Italian-style tomato, chicken and bread soup

I love this soup! It’s my new favorite! Okay, it takes a little time to make, but the result is stunning. Nothing is better then homemade chicken stock. It beats the instant stock cubes by far. Take your time with this recipe. I promise you, it’s a real treat. We might have slightly overdone it on the smoked paprika, but hey, nobody complaint. We left the sourdough out as our main meal for today was pasta. A great balance together. -enjoy-

INGREDIENTS (Serves 4–6)

1 x 1.6kg chicken, rinsed and drained
1 carrot, peeled and chopped
1 brown onion, skin on, quartered
4 stalks basil
6 sprigs thyme
3 litres water
1 tablespoon extra virgin olive oil, plus extra, to serve
1 brown onion, extra, peeled and finely chopped
4 cloves garlic, peeled and thinly sliced
¼ cup (70g) tomato paste
2 x 400g cans chopped tomatoes
2 tablespoons caster (superfine) sugar
1 tablespoon sherry vinegar
1 teaspoon dried chilli flakes
2 teaspoons smoked paprika
1 x 400g can butter (lima) beans, rinsed and drained
1 x 200g burrata (see tip), torn
4 long-stemmed marinated artichokes, halved
6 slices sourdough, toasted
basil leaves, to serve


Place the chicken, carrot, onion, basil, thyme and water 
in a large saucepan and bring to the boil over high heat. 

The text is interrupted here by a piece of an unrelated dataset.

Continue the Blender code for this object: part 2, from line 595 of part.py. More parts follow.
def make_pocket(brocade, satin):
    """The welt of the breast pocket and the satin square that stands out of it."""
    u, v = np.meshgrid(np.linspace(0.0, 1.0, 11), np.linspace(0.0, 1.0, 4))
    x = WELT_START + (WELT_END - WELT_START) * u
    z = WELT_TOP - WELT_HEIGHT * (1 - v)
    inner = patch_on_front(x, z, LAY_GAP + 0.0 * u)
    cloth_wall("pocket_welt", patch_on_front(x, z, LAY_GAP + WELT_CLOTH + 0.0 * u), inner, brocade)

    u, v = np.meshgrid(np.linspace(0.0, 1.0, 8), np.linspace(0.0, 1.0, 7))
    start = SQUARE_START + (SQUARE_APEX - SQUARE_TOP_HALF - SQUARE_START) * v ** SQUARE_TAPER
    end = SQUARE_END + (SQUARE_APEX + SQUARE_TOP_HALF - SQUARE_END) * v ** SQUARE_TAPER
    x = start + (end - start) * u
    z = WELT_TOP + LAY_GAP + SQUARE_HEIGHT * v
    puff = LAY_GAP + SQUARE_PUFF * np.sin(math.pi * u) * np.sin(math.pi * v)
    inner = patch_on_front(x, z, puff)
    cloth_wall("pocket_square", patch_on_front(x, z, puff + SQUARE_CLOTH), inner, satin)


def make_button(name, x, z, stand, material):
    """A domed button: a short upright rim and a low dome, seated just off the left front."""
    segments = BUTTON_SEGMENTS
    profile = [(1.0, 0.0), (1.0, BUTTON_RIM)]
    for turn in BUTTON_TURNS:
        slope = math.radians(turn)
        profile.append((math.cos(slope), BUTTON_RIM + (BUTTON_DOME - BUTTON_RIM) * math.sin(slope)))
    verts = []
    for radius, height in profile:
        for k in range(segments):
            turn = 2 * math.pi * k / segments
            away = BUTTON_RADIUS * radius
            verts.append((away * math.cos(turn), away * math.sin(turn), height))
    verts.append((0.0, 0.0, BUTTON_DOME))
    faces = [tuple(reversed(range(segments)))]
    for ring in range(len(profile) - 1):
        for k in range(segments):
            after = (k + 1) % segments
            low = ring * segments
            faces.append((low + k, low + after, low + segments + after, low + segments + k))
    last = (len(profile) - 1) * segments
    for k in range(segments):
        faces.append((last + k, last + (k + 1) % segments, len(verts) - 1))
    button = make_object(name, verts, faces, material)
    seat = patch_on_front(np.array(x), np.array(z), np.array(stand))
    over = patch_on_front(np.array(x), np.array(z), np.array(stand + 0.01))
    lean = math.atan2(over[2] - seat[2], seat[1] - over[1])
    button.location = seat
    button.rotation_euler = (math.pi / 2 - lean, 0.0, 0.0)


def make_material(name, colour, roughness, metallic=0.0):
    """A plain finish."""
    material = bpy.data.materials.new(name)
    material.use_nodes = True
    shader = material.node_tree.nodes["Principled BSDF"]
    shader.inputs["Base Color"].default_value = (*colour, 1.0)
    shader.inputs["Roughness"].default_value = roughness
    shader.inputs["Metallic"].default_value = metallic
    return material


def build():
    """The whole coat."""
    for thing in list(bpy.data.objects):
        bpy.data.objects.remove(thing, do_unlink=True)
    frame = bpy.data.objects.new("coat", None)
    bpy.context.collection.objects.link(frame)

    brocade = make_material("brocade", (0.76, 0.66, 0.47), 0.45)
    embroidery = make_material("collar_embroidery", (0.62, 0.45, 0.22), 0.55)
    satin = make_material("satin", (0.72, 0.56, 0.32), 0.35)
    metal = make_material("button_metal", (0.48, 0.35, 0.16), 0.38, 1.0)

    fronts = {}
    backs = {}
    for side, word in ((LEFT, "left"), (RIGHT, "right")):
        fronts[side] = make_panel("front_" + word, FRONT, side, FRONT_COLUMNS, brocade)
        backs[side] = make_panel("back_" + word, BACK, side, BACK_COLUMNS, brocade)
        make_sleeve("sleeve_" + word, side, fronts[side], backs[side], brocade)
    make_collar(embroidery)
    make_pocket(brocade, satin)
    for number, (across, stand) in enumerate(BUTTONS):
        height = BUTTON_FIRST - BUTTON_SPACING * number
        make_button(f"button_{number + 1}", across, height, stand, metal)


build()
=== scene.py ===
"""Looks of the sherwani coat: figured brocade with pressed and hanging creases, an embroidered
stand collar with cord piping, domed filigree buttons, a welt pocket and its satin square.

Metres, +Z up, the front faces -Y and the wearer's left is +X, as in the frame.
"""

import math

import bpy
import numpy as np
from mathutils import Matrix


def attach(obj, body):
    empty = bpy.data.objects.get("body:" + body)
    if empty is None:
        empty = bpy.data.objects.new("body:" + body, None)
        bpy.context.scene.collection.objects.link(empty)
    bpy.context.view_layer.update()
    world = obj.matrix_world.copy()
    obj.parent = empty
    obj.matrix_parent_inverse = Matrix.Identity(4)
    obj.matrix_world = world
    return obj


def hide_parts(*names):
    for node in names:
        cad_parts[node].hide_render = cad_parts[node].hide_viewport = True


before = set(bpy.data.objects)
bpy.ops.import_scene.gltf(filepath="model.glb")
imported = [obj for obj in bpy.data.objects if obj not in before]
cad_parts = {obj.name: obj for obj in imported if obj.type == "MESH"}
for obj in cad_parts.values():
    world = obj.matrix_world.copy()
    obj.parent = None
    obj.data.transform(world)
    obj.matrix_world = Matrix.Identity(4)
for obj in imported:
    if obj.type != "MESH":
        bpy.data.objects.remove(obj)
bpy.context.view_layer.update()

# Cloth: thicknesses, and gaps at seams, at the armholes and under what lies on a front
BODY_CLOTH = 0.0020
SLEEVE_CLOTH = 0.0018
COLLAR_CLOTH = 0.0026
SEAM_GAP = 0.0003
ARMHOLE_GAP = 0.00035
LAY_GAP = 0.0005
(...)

Reduce the heat to medium and simmer for 1½ hours. 
Strain, reserving the stock and the whole chicken. Chop 
the chicken, discarding the skin and bones. Set aside.

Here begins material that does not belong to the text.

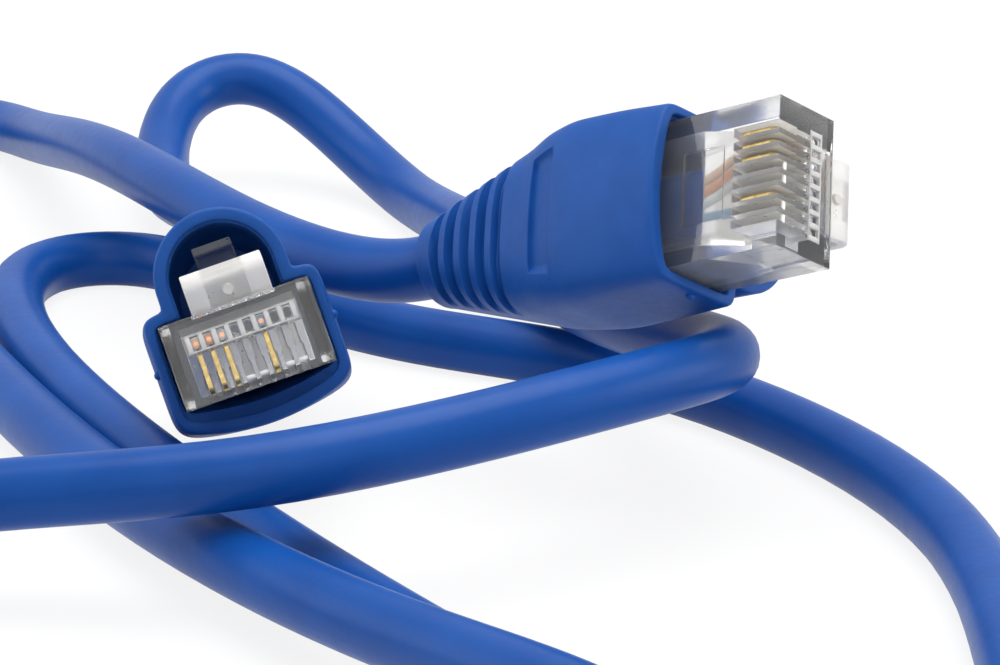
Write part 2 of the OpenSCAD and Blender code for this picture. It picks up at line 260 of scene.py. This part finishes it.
# %% [markdown]
# ### Blue jacket and blue boots
#
# Both are soft vinyl of one blue. The jacket is drawn through a die, so it is
# smooth, with long faint waves. The boot comes from a mould whose walls were
# given a fine grain, so it is duller.

# %% Jacket and boot
jacket = mottled(
    "jacket_vinyl",
    colour=(140, 2, (0.003, 0.056, 0.26), (0.005, 0.068, 0.30)),
    roughness=(900, 4, 0.30, 0.42),
    relief=(1600, 3, 0.00003),
    Specular_IOR_Level=0.17,
)
boot_vinyl = mottled(
    "boot_vinyl",
    colour=(420, 3, (0.005, 0.064, 0.275), (0.008, 0.074, 0.315)),
    roughness=(1500, 4, 0.40, 0.56),
    relief=(5200, 4, 0.00002),
    Specular_IOR_Level=0.2,
)
print("blues made")

# %% [markdown]
# ### Clear plastic
#
# The plugs are clear polycarbonate: a transmissive shader with its real
# refractive index and the faintest grey tint. The dark and bright bands in it
# are only the room, bent by its walls. A moulded edge is never knife-sharp: the
# bevel node rounds it in the shading, and so draws a fine line along each edge.
# The five grades differ in how much light goes through and how rough they are.

# %% Clear plastic
EDGE_RADIUS = 0.00012


def polycarbonate(name, clearness, rough, grain, tint):
    """Clear plastic: the share of light let through, its least and most roughness, its tint."""
    material, shader = new_material(
        name, Transmission_Weight=clearness, IOR=1.5, Base_Color=(*tint, 1)
    )
    tree = material.node_tree
    roughened(tree, shader, grain, 3, *rough)
    bevel = node(tree, "Bevel", Radius=EDGE_RADIUS)
    bevel.samples = 6
    feed(tree, shader.inputs["Normal"], bevel.outputs["Normal"])
    return material


clear = polycarbonate("clear_polycarbonate", 0.98, (0.01, 0.04), 700, (0.97, 0.97, 0.97))
satin = polycarbonate("satin_polycarbonate", 0.88, (0.1, 0.2), 900, (0.97, 0.97, 0.96))
frosted = polycarbonate("frosted_polycarbonate", 0.68, (0.22, 0.4), 1500, (0.97, 0.95, 0.91))
# painted highlight: nearly opaque near-white, in place of the light that the tunnel ends and
# sills catch through the clear wall
painted_highlight = polycarbonate("painted_highlight_polycarbonate", 0.08, (0.35, 0.5), 1500, (0.95, 0.94, 0.92))
milky = polycarbonate("milky_polycarbonate", 0.4, (0.35, 0.5), 1500, (0.9, 0.88, 0.85))

# %% [markdown]
# ### Gold, copper and the wires
#
# The blades are copper alloy with a skin of gold, so they are warm and sharp.
# The wires are thin solid-colour plastic with a satin skin.

# %% Metals and wires
gold = mottled(
    "gold_plate",
    colour=(2600, 3, (0.36, 0.26, 0.10), (0.58, 0.44, 0.20)),
    roughness=(4000, 3, 0.16, 0.32),
    relief=(9000, 2, 0.000008),
    Metallic=1.0,
)
copper = mottled(
    "copper_core",
    colour=(3000, 3, (0.66, 0.27, 0.12), (0.86, 0.42, 0.22)),
    roughness=(5000, 2, 0.22, 0.4),
    Metallic=1.0,
)


def wire_plastic(name, low, high):
    """Satin wire insulation whose colour wavers a little."""
    return mottled(name, colour=(1200, 2, low, high), roughness=(3000, 2, 0.34, 0.5))


WIRES = {
    1: wire_plastic("wire_pale_orange", (0.80, 0.47, 0.27), (0.88, 0.62, 0.42)),
    2: wire_plastic("wire_orange", (0.78, 0.25, 0.06), (0.86, 0.33, 0.10)),
    3: wire_plastic("wire_pale_green", (0.72, 0.76, 0.74), (0.84, 0.87, 0.86)),
    6: wire_plastic("wire_blue_green", (0.16, 0.36, 0.58), (0.22, 0.44, 0.66)),
}
print("wires:", len(WIRES))

# %% [markdown]
# ## The small pieces of the frame
#
# Contacts and copper cores are right as solids, so they keep their shape and get
# their finish.

# %% Finishes on frame nodes
def finish_node(name, material):
    """Every slot of a frame node gets this material."""
    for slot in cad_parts[name].material_slots:
        slot.material = material


for end in PLUGS:
    for pin in PINS:
        finish_node(f"contact_{end}{pin}", gold)
        finish_node(f"core_{end}{pin}", copper)
cord.data.materials.append(jacket)

# %% [markdown]
# ## Shapes from rings and blocks
#
# Latches, boots and the jacket's ends are made in one way: rings of points, and
# a skin that the extrude operator draws from each ring to the next. The small
# parts inside the nose are bevelled blocks.

# %% Helpers for shapes
HAIR = 0.03     # bevel on a block's edges


def drawn_on(mesh, ring, points):
    """Extrudes a closed ring of vertices onto new places and returns the new ring."""
    edges = [mesh.edges.get(pair) for pair in zip(ring, ring[1:] + ring[:1])]
    made = set(bmesh.ops.extrude_edge_only(mesh, edges=edges)["geom"])
    following = []
    for corner, point in zip(ring, points):
        ahead = next(
            edge.other_vert(corner) for edge in corner.link_edges
            if edge.other_vert(corner) in made
        )
        ahead.co = point
        following.append(ahead)
    return following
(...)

Heat the oil in a clean saucepan over medium heat, 
add the onion and garlic and cook, stirring, for 4–6 minutes. 
Add the tomato paste and cook for a further 2 minutes. 

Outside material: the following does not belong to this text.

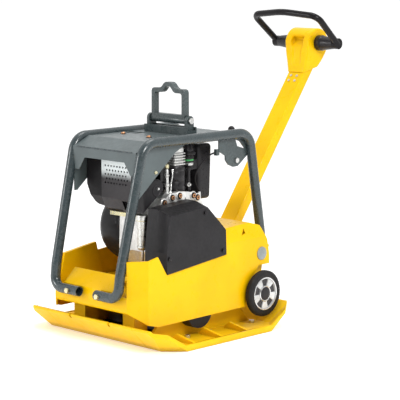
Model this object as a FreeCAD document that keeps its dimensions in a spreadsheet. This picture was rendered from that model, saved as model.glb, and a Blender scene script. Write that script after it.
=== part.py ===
"""Reversible plate compactor: a sprung diesel upper mass on a vibrating base plate.

Millimetres. The origin is the centre of the base plate's contact face, +Z is up, the front of the
machine faces -Y and the drawbar leans back towards +Y. The belt drive is on the +X side.
"""
import FreeCAD, Part
import math
import os
import re

import Sketcher
from FreeCAD import Placement, Rotation, Vector

SIZES = {
    # Base plate: a dished plate in three lengthwise pieces, the outer two bolted on.
    "plate_half_width": 350,
    "plate_half_length": 352,
    "plate_thick": 12,
    "plate_top": 84,
    "centre_half_width": 220,
    "fold_half_length": 276,
    "corner_reach": 562,
    "corner_wide": 344,
    "corner_long": 293,
    "lip_half_width": 299,
    "straight_half": 212,
    "rim_thick": 10,
    "rim_height": 22,
    "notch_place": 100,
    "notch_half": 5,
    "rib_root": 250,
    "rib_root_height": 38,
    "rib_end": 341,
    "rib_thick": 12,
    "rib_front": -165,
    "rib_middle": -30,
    "rib_rear": 100,
    "rail_inner": 186,
    "rail_outer": 200,
    "rail_height": 66,
    "rail_half_length": 255,
    # Posts and rubber mounts between the base plate and the upper body.
    "post_inner": 98,
    "post_outer": 157,
    "post_front_y": -280,
    "post_rear_y": 106,
    "post_depth": 62,
    "post_top": 112,
    "mount_radius": 29,
    "mount_top": 160,
    # Exciter: two geared shafts with half-moon weights.
    "exciter_half_width": 165,
    "exciter_half_length": 106,
    "exciter_top": 152,
    "exciter_wall": 10,
    "exciter_end_wall": 38,
    "shaft_z": 98,
    "shaft_offset": 46,
    "shaft_radius": 17.5,
    "bearing_radius": 32,
    "bearing_inset": 2,
    "weight_radius": 43.5,
    "weight_half_length": 55,
    "gear_teeth": 24,
    "gear_tip_radius": 48.8,
    "gear_root_radius": 42.2,
    "gear_width": 18,
    "gear_start": -98,
    "end_cover_radius": 42,
    "end_cover_thick": 9,
    # Belt drive.
    "belt_plane": 222,
    "belt_top_width": 17,
    "belt_depth": 11,
    "pulley_width": 30,
    "exciter_pulley_radius": 46,
    "clutch_radius": 60,
    "belt_fit": 0.4,
    "guard_radius": 60,
    "guard_inner_radius": 56,
    "guard_back": 200,
    "guard_face": 245,
    # Upper body: a deep open tray with a closed hood at the rear.
    "hull_half_width": 256,
    "hull_front": -342,
    "hull_front_half": 186,
    "hull_corner_y": -306,
    "left_corner_y": -280,
    "hull_rear": 301,
    "hull_wall": 6,
    "hull_low": 60,
    "floor_bottom": 160,
    "floor_top": 166,
    "floor_rear": 170,
    "hood_start": 69,
    "hood_top": 380,
    "slope_start": 325,
    "slope_inset": 20,
    "slope_end": 400,
    "front_bend": 190,
    "sill_half_width": 185.5,
    "panel_half_width": 138,
    "panel_rear": -290,
    "panel_top": 238,
    "panel_thick": 5,
    "belt_slot_front": -150,
    "belt_slot_rear": 62,
    "belt_slot_inner": 196,
    "right_bearer": 60,
    "left_bearer": -50,
    "bearer_width": 40,
    "engine_foot_z": 200,
    # Engine.
    "crank_y": -20,
    "crank_z": 362,
    "crank_radius": 17,
    "case_left": -58,
    "case_right": 118,
    "flange_right": 142,
    "flywheel_left": -190,
    "flywheel_right": -58,
    "housing_radius": 128,
    "flywheel_radius": 104,
    "cylinder_x": 84,
    "cylinder_y": -14,
    "cylinder_radius": 30,
    "fin_radius": 36,
    "cylinder_base": 494,
    "cylinder_top": 600,
    "cylinder_head_top": 644,
    "rocker_top": 664,
    "muffler_left": -155,
    "muffler_right": 34,
    "muffler_front": -215,
    "muffler_rear": -116,
    "muffler_low": 445,
    "muffler_high": 648,
    "guard_sheet_left": -66,
    "guard_sheet_right": 86,
    "guard_sheet_thick": 2,
    "filter_left": 84,
    "filter_right": 138,
    "filter_front": -212,
    "filter_rear": -119,
    "filter_low": 452,
    "filter_high": 565,
    "canister_x": 112,
    "canister_y": -196,
    "canister_radius": 20,
    "canister_low": 274,
    "tank_left": -112,
    "tank_right": 96,
    "tank_front": 95,
    "tank_rear": 168,
    "tank_low": 462,
    "tank_high": 662,
    "neck_x": 78,
    "neck_y": 60,
    "neck_radius": 18,
    "neck_low": 574,
    "neck_high": 640,
    "fuel_cap_radius": 20,
    "fuel_cap_top": 668,
    "dipstick_x": 118,
    "dipstick_y": -84,
    "dipstick_top": 612,
    "dipstick_radius": 2.5,
    "governor_y": 96,
    "governor_z": 452,
    "governor_x": 98,
    # Belt cover.
    "cover_inner": 152,
    "cover_face": 262,
    "cover_wall": 4,
    "cover_shoulder": 200,
    "cover_rise": 18,
    # Protective frame.
    "tube_radius": 17.5,
    "tube_bore": 14.9,
    "hoop_low_x": 166,
    "hoop_top_x": 178,
    "rail_z": 698,
    "hoop_foot_y": 357,
    "hoop_foot_z": 276,
    "curl_y": -363,
    "curl_z": 175,
    "sheet_thick": 3,
    "sheet_top": 700,
    "sheet_half_width": 161.5,
    "sheet_fold_y": -203,
    "sheet_rear": 232,
    "apron_y": -272,
    "apron_top": 668,
    "apron_low": 631,
    "apron_leg_low": 587,
    "apron_leg_inner": 134,
    # Lifting device.
    "lift_y": 49,
    "lift_half_depth": 11.5,
    "lift_half_width": 84,
    "lift_bar": 15,
    "lift_pin_z": 750,
    "lift_pin_radius": 7,
    "lift_eye_z": 861,
    "lift_hump": 884,
    "lift_base_half": 110,
    "lift_base_low": 714,
    "lift_ear_inner": 90,
    "lift_ear_outer": 102,
    "barrel_radius": 13,
    # Throttle.
    "throttle_x": 144,
    "throttle_y": 216,
    "throttle_z": 601,
    "throttle_knob_y": 217,
    "throttle_knob_z": 711,
    "knob_radius": 12.5,
    "cable_radius": 3,
    "cable_x": 160,
    # Drawbar.
    "pivot_y": 336,
    "pivot_z": 300,
    "pole_lean": 35.8,
    "pole_half_width": 38,
    "pole_half_depth": 20.5,
    "pole_wall": 4,
    "pole_foot": -14,
    "pole_top": 812,
    "pole_pin_radius": 10,
    "pole_pin_half": 58,
    "cheek_inner": 40,
    "cheek_outer": 48,
    "bracket_back": 307,
    "bracket_low": 238,
    "bracket_high": 334,
    "head_half_width": 60,
    "head_radius": 56,
    "head_shift": -36,
    "head_reach": 833,
    "head_low": 700,
    "handle_pin_radius": 14,
    "boss_inner": 62,
    "boss_outer": 138,
    "boss_big_radius": 30,
    "boss_small_radius": 21,
    "loop_tube_radius": 12.3,
    "loop_tube_bore": 9.8,
    "loop_lean": 50.2,
    "loop_arm": 168,
    "loop_bow": 190,
    "loop_root_half": 152,
    "loop_corner_half": 163,
    "loop_corner_radius": 36,
    "loop_bow_radius": 260,
    # Wheels.
    "wheel_y": 248,
    "wheel_z": 123,
    "wheel_inner": 259,
    "wheel_face": 288,
    "tyre_radius": 84,
    "rim_radius": 60,
    "axle_radius": 10,
    "hub_radius": 22,
    "running_fit": 0.05,
    "plug_y": 259,
    "plug_z": 266,
    "plug_radius": 24,
}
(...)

Add the stock, chopped tomatoes, sugar, vinegar, chilli 
and smoked paprika and bring to a simmer. Cook for 
20 minutes. Add the butter beans and chicken and cook 
for 5 minutes or until warmed through. Divide the bread 
between bowls. Spoon over the soup and top with the 
burrata, artichokes and basil to serve.